They were supported by the extreme right and Nazi sympathisers, but also by some centrist politicians who were concerned about the dominance of ELAS (the military arm of the communist-dominated National Liberation Front EAM) as the main body of the Greek resistance. Among the members of the Security Battalions one could find ex-army officers, forcefully conscripted soldiers, conservatives, landowners, extreme-right radicals and social outcasts, as well as opportunists who believed the Axis would win the war. The core of the Battalions consisted of men of the Royal Guard (Evzones, so the name tsoliádes).
The Security Battalions were initially a small force, and only began to grow when Italy signed an armistice with the Allies in September 1943. After the armistice, German forces seized the parts of Greece that been occupied by the Italians. In the confusion caused by the armistice, ELAS had taken the opportunity to take over many of the Italian armories in Greece, and started to use the vast haul of Italian weapons they had seized against the Germans. With ELAS better armed and the Germans now occupying more of Greece, the Higher SS Police Chief of Greece, Walter Schimana, argued that the Reich needed an auxiliary force to relive the burden. After armistice of September 1943, the Germans became more generous in arming the Security Battalions. The growth in ELAS, which was now far better armed than it before the armistice, alarmed many conservative Greek officers, including the royalists, who started to join the Security Battalions as a way of defending the "bourgeois world". Despite their distaste for republicans like Pangalos, for many royalist officers the defense of the prewar status quo against EAM, came to override even the National Schism. One provincial governor, that of the Patras district, told an audience of Wehrmacht officers in February 1944: "Hellenism is by heritage and tradition opposed to the communist world-view. Annihilate communism!" For this reason, the governor announced that he was now recruiting for the Security Battalions in his district, saying he preferred that Greece be occupied by Germany permanently rather than see EAM come to power. The German military governor of the Balkans, General Alexander Löhr, in a message to Berlin stated his policy was to ensure "that the anti-communist part of the Greek population be fully utilised, revealing it self openly and obliged to display an undisguised hostility towards the communist side".

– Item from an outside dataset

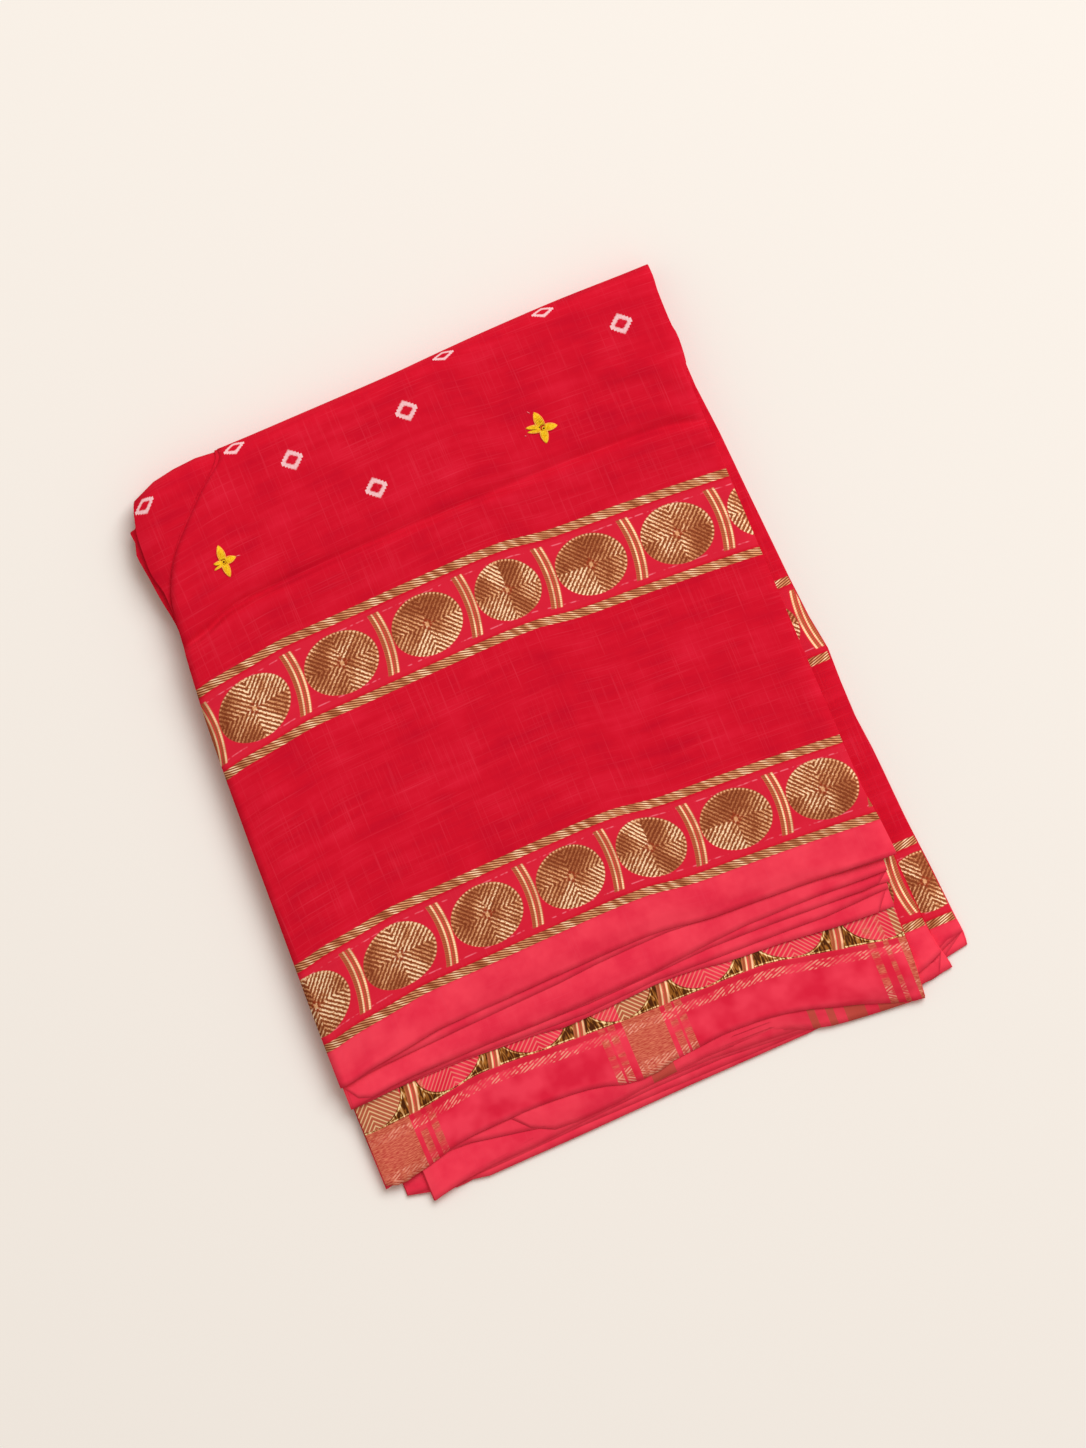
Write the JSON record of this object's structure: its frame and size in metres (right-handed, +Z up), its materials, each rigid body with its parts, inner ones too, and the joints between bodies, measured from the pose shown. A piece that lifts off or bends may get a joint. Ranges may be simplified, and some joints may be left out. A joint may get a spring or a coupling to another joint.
{
  "type": "folded sungudi saree",
  "caption": "Red cotton sungudi saree folded into a flat packet, with woven zari border bands, tie-dye diamonds and embroidered stars.",
  "frame": {"origin": "on the table under the middle of the folded packet", "axes": "+X across the packet to the wearer's right as pictured, +Y towards the bent top edge, +Z up from the table"},
  "size_m": [0.349, 0.4312, 0.0241],
  "materials": {
    "cotton_cloth": "plain-woven cotton, dyed red, with zari borders",
    "embroidery_thread": "yellow cotton embroidery thread",
    "zari_thread": "gold zari thread"
  },
  "bodies": {
    "root": {"saree_cloth": "cotton_cloth"}
  },
  "joints": []
}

The main role of the Security Battalions was to fight against ELAS. Their aggregate force was at most 22,000 men, divided into 9 'evzonic' and 22 'voluntary' battalions, under the command of SS Lieutenant-General Walter Schimana. Although the plan was to expand them all over the occupied Greek territories, their main theater of action was in eastern Central Greece and Peloponnese. At that time, ELAS had already gained control over 1/3 of continental Greece. They remained faithful to the Germans even when the occupation was crumbling. Their last mission was to engage in combat against ELAS and keep them away from the main routes, in order to secure the safe exit of the German troops from Greece.
What the Greek people hated about the Battalions, even more than their collaborationist nature, was the total lack of control over their members. For example after a battle in the hamlet of Attali in Evvia the collaborationists pillaged the houses of the village, taking away 1,000 oka of oil, five sewing machines, 200 ok of cheese and 30 complete trousseaus. 60 mules were needed to carry away the loot. By the end of the occupation their name was synonymous with arbitrary violence and frightful cruelty. The men of the Security Battalions were poorly disciplined and were much given to looting and rape. Even collaborationist officials of the Hellenic State complained that the Security Battalions were more of force for disorder than order as stole whatever they wanted, raped any women they wanted and killed whoever they pleased. The Security Battalions killed indiscriminately as it was German policy to cow the population of Greece into total submission by encouraging the Security Battalions to kill at random. Most of the people killed by the Security Battalions were not andartes or even associated with the andartes; instead being just killed at random as to instill such an atmosphere of fear in Greece that people would not want the andartes to operate in their area as that would bring the Security Battalions into their area. The mountainous terrain of Greece which favored the andartes together with the fact that the Wehrmacht was by 1944 fully committed elsewhere in Europe led to the policy of "total terror" being employed. Sometimes, the Security Battalions did engaged in targeted killings, as one Security Battalion death squad in Volos killed 50 local EAM members over the course of March 1944. More typical was the executions in the same month of 100 people shot at random as retaliation for the assassination by ELAS of General Franz Krech. When members of the Security Battalions were assassinated by ELAS, the Security Battalions tended to lash out by massacring any Greeks who just happened to be in the vicinity. The andartes would usually spare captured policemen or gendarmes unless they had been involved in killing fellow Greeks, but members of the Security Battalions, if captured were always summarily executed under the grounds that any member of the Security Battalions was a war criminal.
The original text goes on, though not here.